Gossip Girl of the Week: Lynn Nottage


I'D give anything to see Lynn Nottage's office bookcase. Or living room mantle. Or wherever she keeps her awards. Countless theater prizes, an Obie and a Drama Desk Award among them. And a 2007 MacArthur Foundation genius award. Then a Pulitzer Prize for "Ruined," her drama about Congolese women raped and forced into prostitution. And the honors keep coming.

CURRENT GIG On Monday, "Ruined" was given the very first Horton Foote Prize for outstanding new American play. Nottage will be honored on Sept. 20.

WHAT SHE SWEARS SHE'S DOING NEXT A comedy set in 1930s Hollywood.*

AGE 45.

BORN AND RAISED Brooklyn.

ALMA MATER Brown. Yale School of Drama.

AVAILABILITY Married to Tony Gerber, a filmmaker.

BEST KNOWN FOR "Intimate Apparel," her play about a turn-of-the-last-century African-American seamstress whose clients include both society women and prostitutes. Nottage loves its characters, because they're "so pre-Freudian."

HOW SHE SEES BEING A PLAYWRIGHT "The role of the theater artist is to keep her eyes open when everyone else's are shut."*

*"Playing Against Type," Brown Alumni Magazine, July/August 2010.


WANT MORE THEATERGOSSIP? Scroll down to see why Edward Albee is our latest Gossip Guy of the Week at age 82. Search to find items about David Cromer and "Our Town," David Duchovny and God, Liza Minnelli and sparkly clothes, and that Hollywood actress who preceded Bernadette Peters as Desiree in "A Little Night Music."

Monday, August 30, 2010

Gossip Guy of the Week: Edward Albee


B
EING
in your 80s is beginning to look like an amazing amount of fun. First, we've got Betty White, 88, prancing all over the screen, winning an Emmy Award last night for hosting "Saturday Night Live" and giving Jon Hamm dirty-dancing lessons in the awards show's opening number. She has a new sitcom; she's writing two books; her every guest appearance on television is an event. And now that old iconoclast Edward Albee is having the kind of month that playwright-counterparts 50 years his junior would just about kill for.

CURRENT GIG "Me, Myself and I," his most recent play, began previews last week at Playwrights Horizons. It stars Elizabeth Ashley as a mother whose identical-twin son announces that his brother doesn't exist.
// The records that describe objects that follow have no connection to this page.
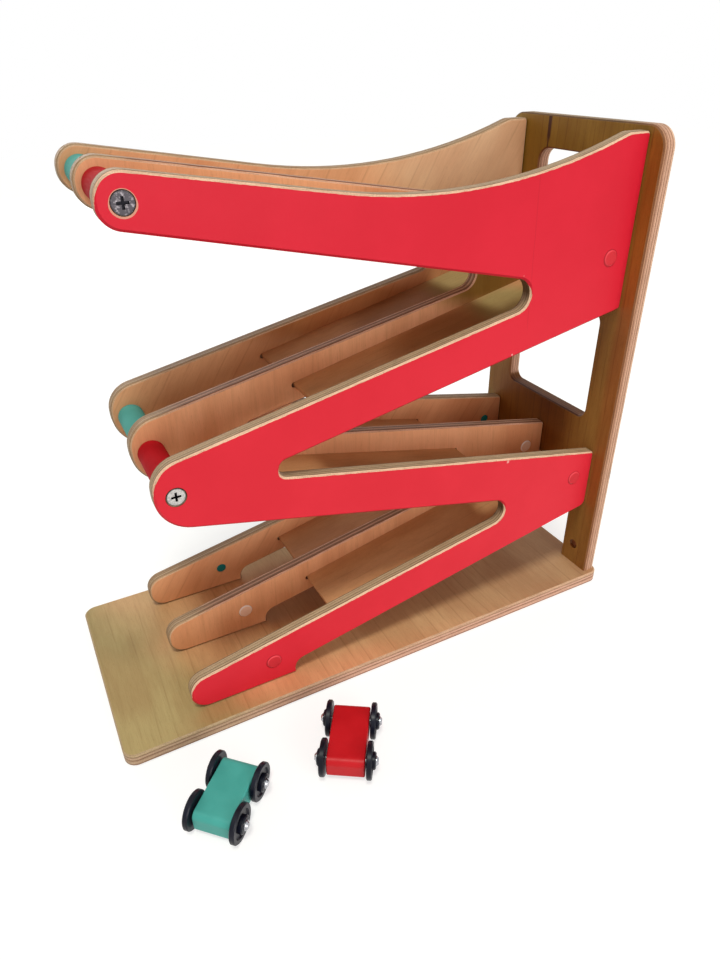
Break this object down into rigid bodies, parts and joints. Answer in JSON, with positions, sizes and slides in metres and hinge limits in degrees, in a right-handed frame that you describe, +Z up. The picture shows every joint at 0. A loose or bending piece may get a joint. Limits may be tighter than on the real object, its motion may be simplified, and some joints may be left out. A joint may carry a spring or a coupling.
{
  "type": "toy car ramp",
  "caption": "Wooden zigzag ramp with parallel lanes between tall rails on a base board, with an end panel and small rolling toy cars.",
  "frame": {"origin": "the middle of the base board's underside, on the ground", "axes": "+Z up, +X along the ramp towards the end panel, +Y across the lanes towards the teal side"},
  "size_m": [0.3684, 0.227, 0.324],
  "materials": {
    "birch_ply": "satin",
    "plain_wood": "satin",
    "red_painted_ply": "satin",
    "teal_painted_ply": "satin",
    "red_painted_wood": "satin",
    "teal_painted_wood": "satin",
    "navy_plastic": "gloss",
    "zinc_steel": "satin",
    "bright_steel": "gloss"
  },
  "bodies": {
    "ramp": {"base_board": "birch_ply", "end_panel": "birch_ply", "front_rail": "red_painted_ply", "middle_rail": "birch_ply", "back_rail": "teal_painted_ply", "ramp_floor_1_front_lane": "birch_ply", "ramp_floor_1_back_lane": "birch_ply", "ramp_floor_2_front_lane": "birch_ply", "ramp_floor_2_back_lane": "birch_ply", "ramp_floor_3_front_lane": "birch_ply", "ramp_floor_3_back_lane": "birch_ply", "ramp_floor_4_front_lane": "birch_ply", "ramp_floor_4_back_lane": "birch_ply", "upper_front_dowel": "red_painted_wood", "upper_back_dowel": "teal_painted_wood", "lower_front_dowel": "red_painted_wood", "lower_back_dowel": "teal_painted_wood", "tip_bolts": "zinc_steel", "tip_sleeve_nuts": "zinc_steel", "panel_bolts": "zinc_steel", "rail_barrel_nuts": "zinc_steel", "foot_bolts": "zinc_steel", "leg_bolts": "zinc_steel", "leg_barrel_nuts": "zinc_steel", "red_plugs": "red_painted_wood", "natural_plugs": "plain_wood", "teal_plugs": "teal_painted_wood", "teal_inner_plugs": "teal_painted_wood"},
    "teal_car": {"teal_car_body": "teal_painted_wood"},
    "teal_front_wheels": {"teal_front_axle": "zinc_steel", "teal_front_wheel_left": "navy_plastic", "teal_front_wheel_right": "navy_plastic", "teal_front_axle_caps": "bright_steel"},
    "teal_rear_wheels": {"teal_rear_axle": "zinc_steel", "teal_rear_wheel_left": "navy_plastic", "teal_rear_wheel_right": "navy_plastic", "teal_rear_axle_caps": "bright_steel"},
    "red_car": {"red_car_body": "red_painted_wood"},
    "red_front_wheels": {"red_front_axle": "zinc_steel", "red_front_wheel_left": "navy_plastic", "red_front_wheel_right": "navy_plastic", "red_front_axle_caps": "bright_steel"},
    "red_rear_wheels": {"red_rear_axle": "zinc_steel", "red_rear_wheel_left": "navy_plastic", "red_rear_wheel_right": "navy_plastic", "red_rear_axle_caps": "bright_steel"}
  },
  "joints": [
    {"name": "teal_car_roll", "type": "slide", "parent": "ramp", "child": "teal_car", "axis": [-0.7046, -0.7096, 0], "range_m": [-0.02, 0.06]},
    {"name": "teal_front_wheels_spin", "type": "hinge", "parent": "teal_car", "child": "teal_front_wheels", "pos_m": [-0.14752, -0.13493, 0.0109], "axis": [0.7096, -0.7046, 0], "continuous": true},
    {"name": "teal_rear_wheels_spin", "type": "hinge", "parent": "teal_car", "child": "teal_rear_wheels", "pos_m": [-0.12898, -0.11627, 0.0109], "axis": [0.7096, -0.7046, 0], "continuous": true},
    {"name": "red_car_roll", "type": "slide", "parent": "ramp", "child": "red_car", "axis": [-0.5432, -0.8396, 0], "range_m": [-0.02, 0.06]},
    {"name": "red_front_wheels_spin", "type": "hinge", "parent": "red_car", "child": "red_front_wheels", "pos_m": [-0.06946, -0.13572, 0.0109], "axis": [0.8396, -0.5432, 0], "continuous": true},
    {"name": "red_rear_wheels_spin", "type": "hinge", "parent": "red_car", "child": "red_rear_wheels", "pos_m": [-0.05404, -0.11188, 0.0109], "axis": [0.8396, -0.5432, 0], "continuous": true}
  ],
  "couplings": [
    {"joint": "teal_front_wheels_spin", "follows": "teal_car_roll", "rad_per_m": 91.743},
    {"joint": "teal_rear_wheels_spin", "follows": "teal_car_roll", "rad_per_m": 91.743},
    {"joint": "red_front_wheels_spin", "follows": "red_car_roll", "rad_per_m": 91.743},
    {"joint": "red_rear_wheels_spin", "follows": "red_car_roll", "rad_per_m": 91.743}
  ]
}
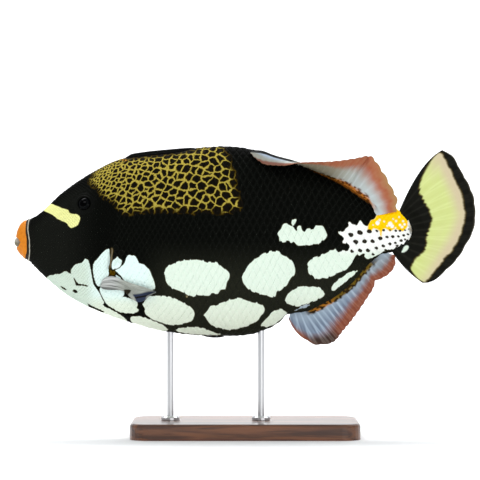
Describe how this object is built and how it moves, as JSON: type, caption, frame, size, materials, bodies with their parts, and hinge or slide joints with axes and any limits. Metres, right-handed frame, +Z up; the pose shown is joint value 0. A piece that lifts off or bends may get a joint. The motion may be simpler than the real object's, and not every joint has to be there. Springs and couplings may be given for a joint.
{
  "type": "clown triggerfish",
  "caption": "Still life-size clown triggerfish with folded trigger spine, rayed soft fins and pebbled scales, held on a flat wooden base by slim steel rods.",
  "frame": {"origin": "centre of the underside of the stand's base", "axes": "the fish looks along -X and its tail points along +X; its left flank faces -Y; +Z is up"},
  "size_m": [0.3457, 0.09, 0.2177],
  "materials": {
    "skin": "black scaled skin with large white spots, a gold netted saddle and a white chest, satin",
    "trigger_spine": "black fluted bone, satin",
    "lips": "orange fleshy lips, satin",
    "teeth": "grey-white enamel, glossy",
    "eyes": "black iris under a clear wet cornea",
    "soft_fins": "pale blue-grey rayed membrane with a salmon red margin",
    "tail_fin": "pale yellow rayed membrane, black at the root and the margin",
    "pectoral_fins": "grey translucent rayed membrane",
    "base_wood": "dark stained wood, satin varnish",
    "rod_steel": "brushed"
  },
  "bodies": {
    "root": {"head": "skin", "trunk": "skin", "tail_stalk": "skin", "pelvic_spine": "skin", "first_dorsal": "trigger_spine", "lip_upper": "lips", "lip_lower": "lips", "teeth_upper": "teeth", "teeth_lower": "teeth", "eye_left": "eyes", "eye_right": "eyes", "soft_dorsal": "soft_fins", "anal_fin": "soft_fins", "caudal_fin": "tail_fin", "pectoral_left": "pectoral_fins", "pectoral_right": "pectoral_fins", "stand_base": "base_wood", "stand_rod_front": "rod_steel", "stand_rod_rear": "rod_steel"}
  },
  "joints": []
}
ALMOST SIMULTANEOUS TRIUMPH Absolutely glowing reviews for "A Delicate Balance" (his 1966 award winner) at the Berkshire Theater Festival in Massachusetts, directed by David Auburn.

AGE 82.

BORN AND RAISED Virginia. Adopted as an infant, he grew up in Larchmont, N.Y.

ALMA MATER Trinity College, Hartford.

AVAILABILITY His partner, the sculptor Jonathan Thomas, died in 2005.

BEST KNOWN FOR "Who's Afraid of Virginia Woolf," 1962. Arthur Hill and Uta Hagen starred as George and Martha, the battling academic couple with the imaginary son.

BROADWAY DEBUT "Who's Afraid of Virginia Woolf," 1962.

WHAT, ANOTHER PULITZER? He's won three Pulitzer Prizes for Drama: "A Delicate Balance" (1967), "Seascape" (1975) and "Three Tall Women" (1994).

WHY HE CONSIDERS ALL HIS PLAYS POLITICAL "Because they involve how we lie to ourselves."*

"Me, Myself & I," by Edward Albee, directed by Emily Mann, Playwrights Horizons, 416 West 42nd Street, (212) 279-4200, playwrightshorizons.org. Opening night: Sept. 12, 2010.

*A 2009 interview with DC Theater Scene.

WANT MORE THEATERGOSSIP? Scroll on to read about David Cromer's brilliance and his return to "Our Town." Or search to find items about Katie Finneran (now a newlywed), Al Pacino and Catherine Zeta-Jones.

Tuesday, August 24, 2010

Gossip Guy of the Week: David Cromer


H
E'S
back in Grover's Corners. The Barrow Street Theater production of Thornton Wilder's "Our Town" is closing on Sept. 12 after an amazing run that won Off Broadway awards and critical raves galore. But happily the play's brilliant director, David Cromer, has returned, as of Monday night, to play the Stage Manager for the duration. He originated the role when the production opened a year and a half ago.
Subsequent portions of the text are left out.